GIVEN INSTRUCTION:
Select every line holding the word "scene" and copy it.

STORED ROWS:
══════════════════════════════

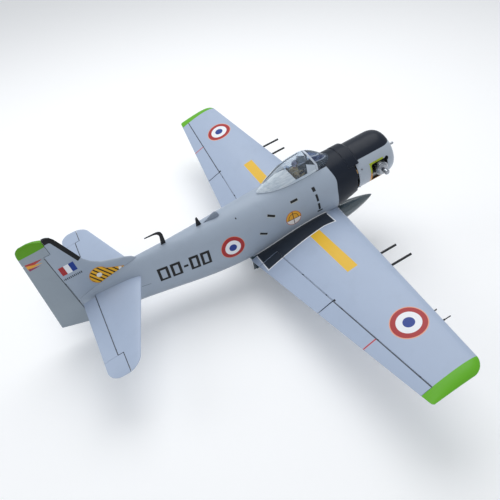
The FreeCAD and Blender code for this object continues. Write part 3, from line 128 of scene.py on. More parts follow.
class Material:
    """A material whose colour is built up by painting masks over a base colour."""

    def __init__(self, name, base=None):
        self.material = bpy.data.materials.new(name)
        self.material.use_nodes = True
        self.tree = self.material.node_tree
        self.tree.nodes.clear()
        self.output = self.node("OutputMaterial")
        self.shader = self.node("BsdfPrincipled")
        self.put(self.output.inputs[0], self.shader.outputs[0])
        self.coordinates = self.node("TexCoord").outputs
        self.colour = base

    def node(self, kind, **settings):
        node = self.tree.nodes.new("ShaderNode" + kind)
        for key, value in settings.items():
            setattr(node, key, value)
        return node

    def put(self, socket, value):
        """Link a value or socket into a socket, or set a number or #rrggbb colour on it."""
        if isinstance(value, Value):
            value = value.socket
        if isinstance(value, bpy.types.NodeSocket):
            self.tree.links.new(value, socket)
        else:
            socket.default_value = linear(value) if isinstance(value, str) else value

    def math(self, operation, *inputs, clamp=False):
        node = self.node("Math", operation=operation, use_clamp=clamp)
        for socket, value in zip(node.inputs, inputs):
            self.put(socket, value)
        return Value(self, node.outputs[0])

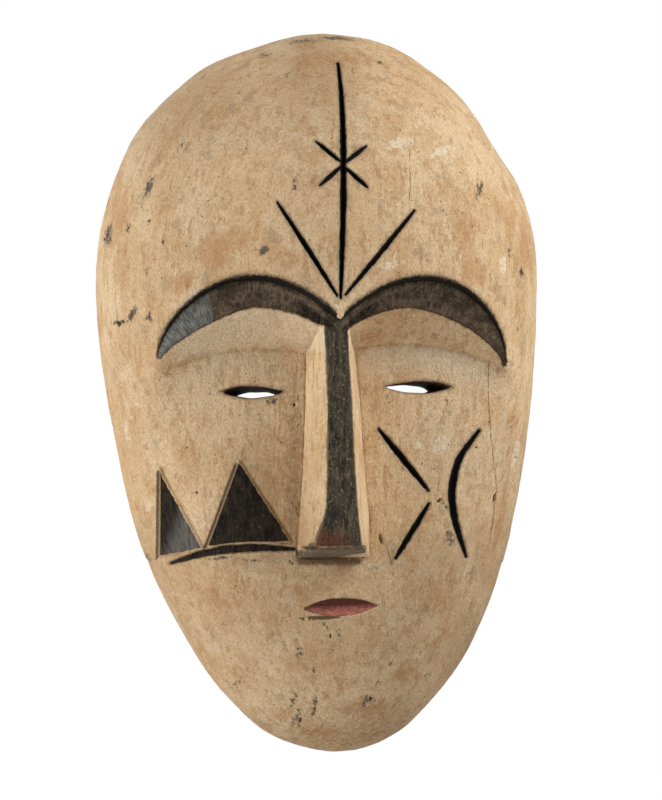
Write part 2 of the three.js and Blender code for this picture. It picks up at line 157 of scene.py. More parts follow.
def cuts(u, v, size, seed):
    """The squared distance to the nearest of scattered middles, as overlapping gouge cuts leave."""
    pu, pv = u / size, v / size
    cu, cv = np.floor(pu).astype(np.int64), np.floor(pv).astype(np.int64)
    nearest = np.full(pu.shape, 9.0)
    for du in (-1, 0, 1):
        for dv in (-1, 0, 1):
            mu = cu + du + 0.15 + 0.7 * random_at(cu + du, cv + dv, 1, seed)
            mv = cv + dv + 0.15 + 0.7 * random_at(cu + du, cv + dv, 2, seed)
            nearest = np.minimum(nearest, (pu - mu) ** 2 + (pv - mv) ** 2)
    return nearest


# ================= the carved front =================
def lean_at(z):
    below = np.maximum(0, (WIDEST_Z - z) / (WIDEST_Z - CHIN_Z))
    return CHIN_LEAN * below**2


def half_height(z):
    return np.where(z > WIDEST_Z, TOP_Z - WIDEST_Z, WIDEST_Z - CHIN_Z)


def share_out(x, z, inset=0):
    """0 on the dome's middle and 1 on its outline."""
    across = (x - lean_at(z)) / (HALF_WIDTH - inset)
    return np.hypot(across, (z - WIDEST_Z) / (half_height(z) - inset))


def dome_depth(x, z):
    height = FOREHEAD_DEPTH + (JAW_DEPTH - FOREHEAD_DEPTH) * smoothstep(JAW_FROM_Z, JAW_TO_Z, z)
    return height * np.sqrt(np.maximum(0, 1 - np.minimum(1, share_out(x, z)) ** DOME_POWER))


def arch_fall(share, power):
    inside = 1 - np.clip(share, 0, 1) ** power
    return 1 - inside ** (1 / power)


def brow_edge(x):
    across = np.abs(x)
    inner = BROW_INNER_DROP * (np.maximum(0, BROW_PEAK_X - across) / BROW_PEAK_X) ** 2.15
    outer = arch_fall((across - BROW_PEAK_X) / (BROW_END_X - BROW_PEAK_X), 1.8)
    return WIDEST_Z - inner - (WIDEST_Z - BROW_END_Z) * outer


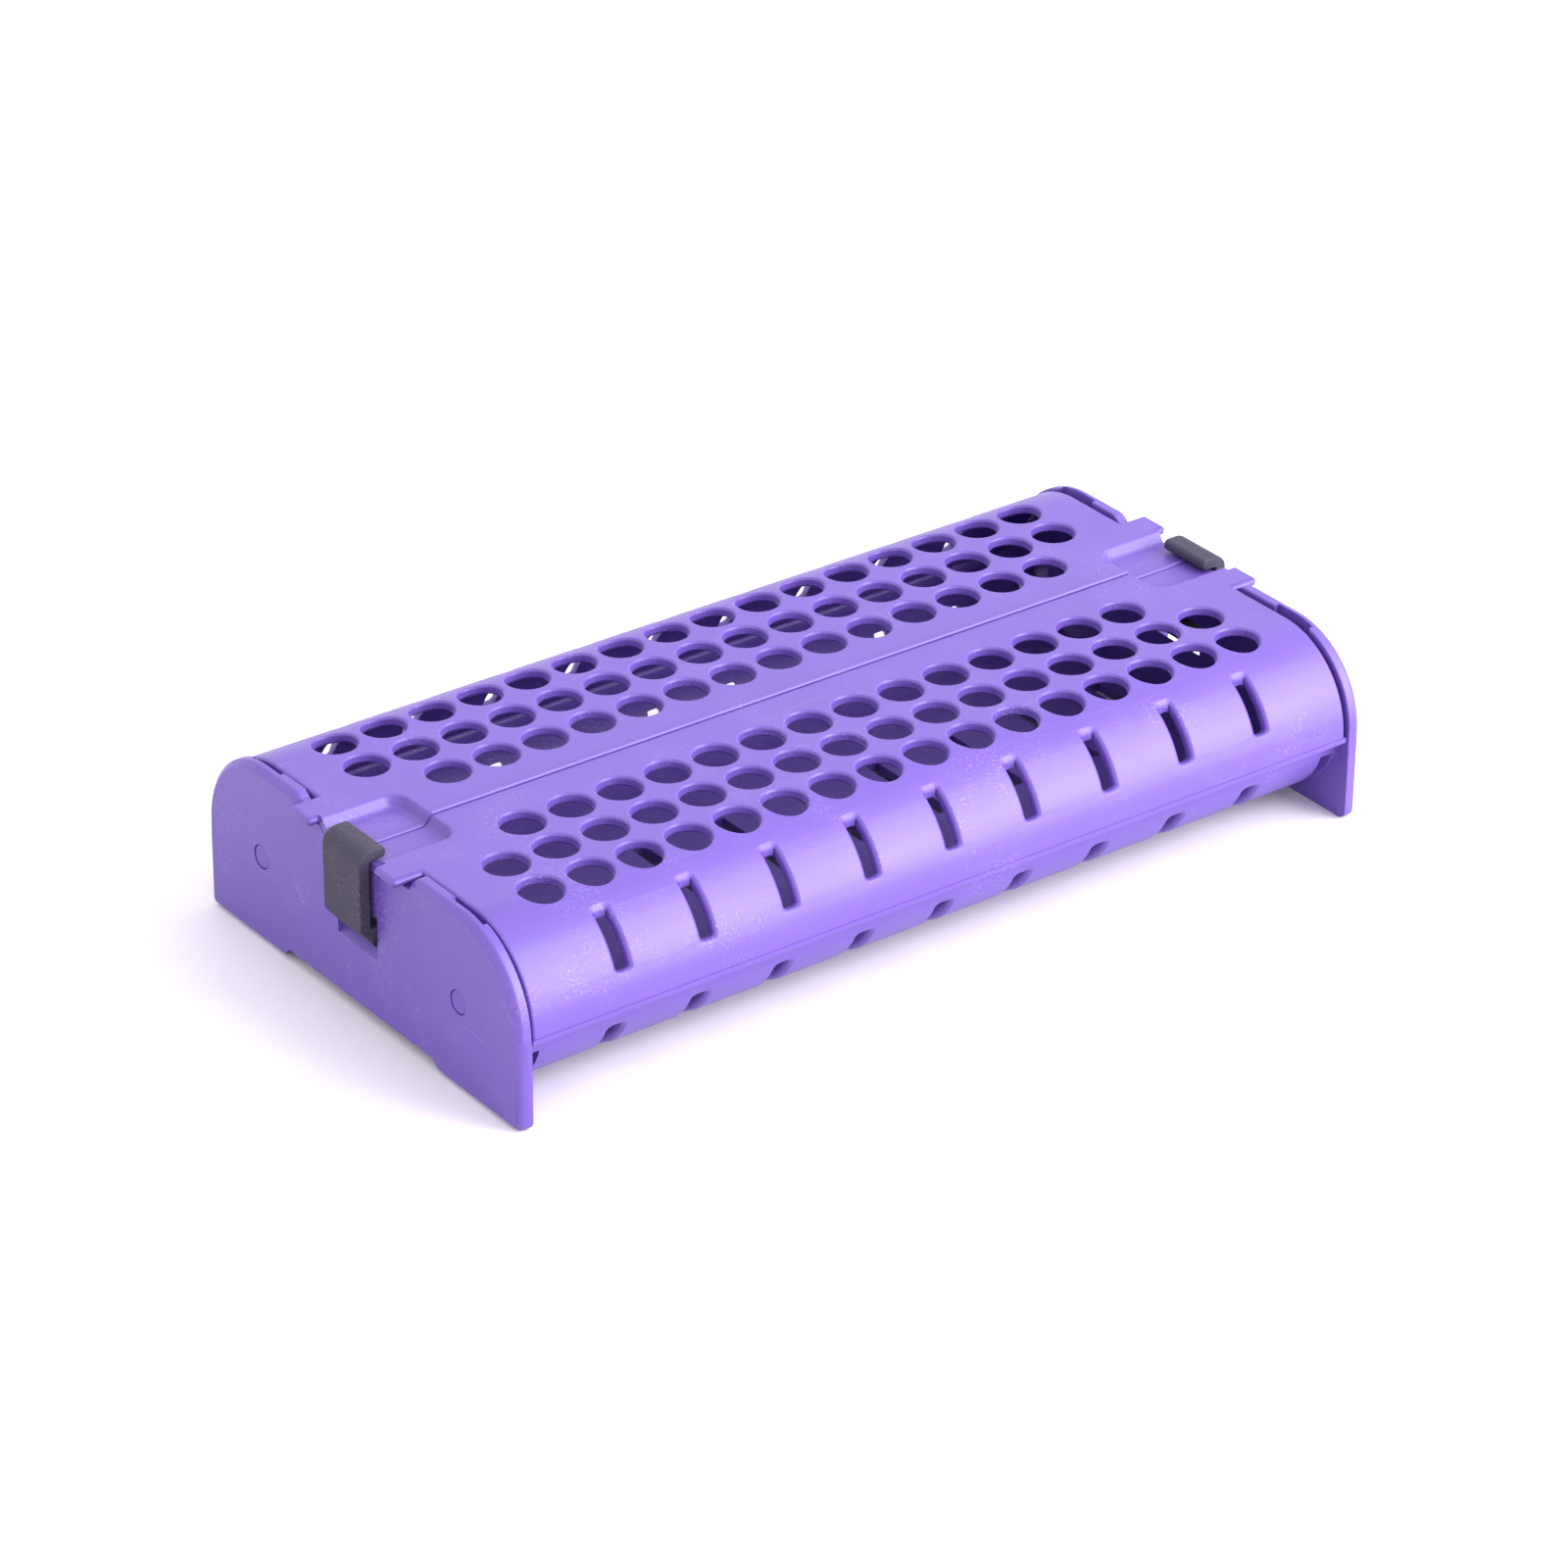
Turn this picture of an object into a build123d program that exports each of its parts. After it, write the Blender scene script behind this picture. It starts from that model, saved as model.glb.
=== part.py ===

══════════════════════════════

IN RESPONSE:
The FreeCAD and Blender code for this object continues. Write part 3, from line 128 of scene.py on. More parts follow.
Write part 2 of the three.js and Blender code for this picture. It picks up at line 157 of scene.py. More parts follow.
Turn this picture of an object into a build123d program that exports each of its parts. After it, write the Blender scene script behind this picture. It starts from that model, saved as model.glb.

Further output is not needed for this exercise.